Dr. Beecher started Northerners talking about spirituals and about Fisk--the School for freedmen which a Union General, Clinton Bowen Fisk, a Union Chaplain, Erastus Milo Cravath, and a Union schoolteacher, one John Ogden, established after the War in the Union Barracks at Nashville. Erastus Cravath, its first president and father of famed Lawyer Paul Drennan Cravath, the Metropolitan Opera's Board Chairman, took the Jubilee Singers abroad after their New York success, to Stockholm where they gave 52 concerts in a single season, to England where Queen Victoria was a disappointment to them because she received them in a plain black dress and widow's cap, to Germany where the Crown Prince, father of the Kaiser of Doom, gave a glittering court reception more to their liking.

On their early tours the Jubilee Singers earned $150,000 with which Jubilee Hall was built to replace the Union barracks. As the singers went on advertising the University, Fisk equipment grew until the first stack of spelling books and New Testaments, bought by selling for old iron the rusty handcuffs from Nashville's slavepens, became a legend. Now there are 25 well-equipped campus buildings at Fisk (not counting the nearby grocery store where students go to eat fried fish). Academically it has Class A rating.

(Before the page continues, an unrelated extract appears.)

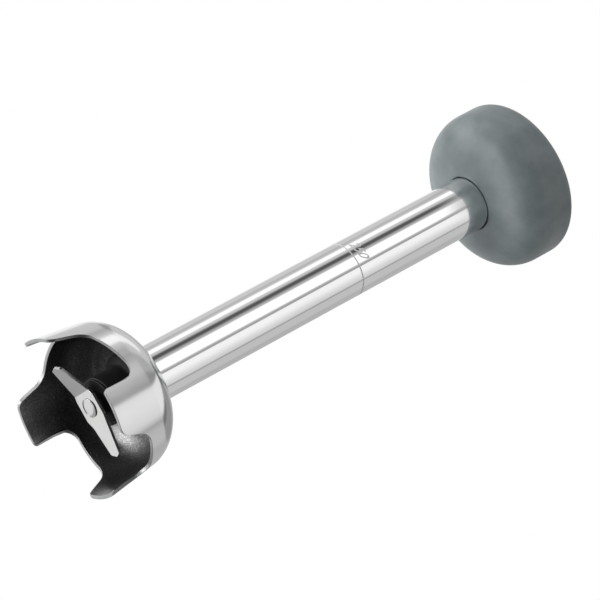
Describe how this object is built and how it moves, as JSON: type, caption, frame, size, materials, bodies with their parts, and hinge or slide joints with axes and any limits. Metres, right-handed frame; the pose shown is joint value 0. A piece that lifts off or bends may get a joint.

The Jubilee Singers, on last appearance a sextet of Fisk graduates, disbanded recently. Because the University must raise $145,000 each year to keep going, Lawyer Cravath who as trustee chairman is carrying on his father's work, decided that the student choir should venture forth.

Cleveland's Change

A mighty, declamatory E flat chord which 90 musicians sounded in Manhattan's Carnegie Hall this week heralded a vital change for three U. S. orchestras. With Beethoven's Eroica Symphony, Conductor Nikolai Sokoloff was beginning his first concert with the New York Orchestra, a cooperative group of players who gave inexpensive concerts last summer in George Washington Stadium. Conductor Sokoloff's contract with the Cleveland Orchestra expires this spring. Several weeks ago it was announced that next season he would take over the cooperative players, tour with them to the small eastern cities which the New York Philharmonic, Philadelphia and Boston Symphonies no longer feel financially able to visit, again strive to prove, as he did in Cleveland, his genius for building up an orchestra.

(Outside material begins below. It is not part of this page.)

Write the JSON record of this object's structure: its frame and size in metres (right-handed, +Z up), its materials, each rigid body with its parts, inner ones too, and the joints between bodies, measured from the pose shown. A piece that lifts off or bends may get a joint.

Coincidentally with the trial concert Sokoloff gave this week in Manhattan came word that Polish Artur Rodzinski would succeed him in Cleveland, word that was seriously foreboding for the Los Angeles Philharmonic. In December Conductor Rodzinski made two appearances in Cleveland which were particularly pleasing to wealthy Dudley Stuart Blossom. But Conductor Rodzinski's contract had another year to run in Los Angeles where he is extremely popular. The fact that he was released to go to Cleveland seemed to confirm the rumor that William Andrews Clark Jr., for 13 years sole patron of the Philharmonic, is through spending on music the remains of the copper fortune left him by his father, the late Senator from Montana.

Wagner Recast

Critics who have let wistful memories of pre-War casts dominate their reviews of Manhattan's recent Wagnerian performances heard a Tristan and Isolde this week which sent them scurrying to their offices to set down extravagant superlatives. Soprano Frida Leider and Contralto Maria Olszewska, pick of the disbanded Chicago Civic Opera artists, had made debuts as Isolde and Brangaene. The Tristan was Lauritz Melchior who sings at the Metropolitan just often enough to remind people that there still is a great Wagnerian tenor. Conductor Artur Bodanzky had led the orchestra through the maze of Wagner's love music as if he too was aware that here was a performance long to be remembered.

Frida Leider, whose fame in Germany, London and Chicago preceded her, was the Isolde for whom the critics had been waiting. She sang the music easily, with magnificent, full tones, molding each phrase with hands as expressive as her voice. Her care for detail, her flawless results, made the story that she had spent four years perfecting a single phrase easy to believe. Germans who know her say that each of her Isoldes is smoothly, precisely the same, like the Isolde of great Lilli Lehmann who used to say that she had sung the role 300 and more times, had never seen reason to vary it. But when the curtain went down on Frida Leider's debut performance this week 20 recalls kept the cleaning women late for their midnight jobs.

*From Cincinnati the Fisk Choir's tour takes it to Cleveland, Pittsfield, Mass., Hartford, Providence, New Haven, Boston, Worcester, Manhattan, Syracuse, Akron.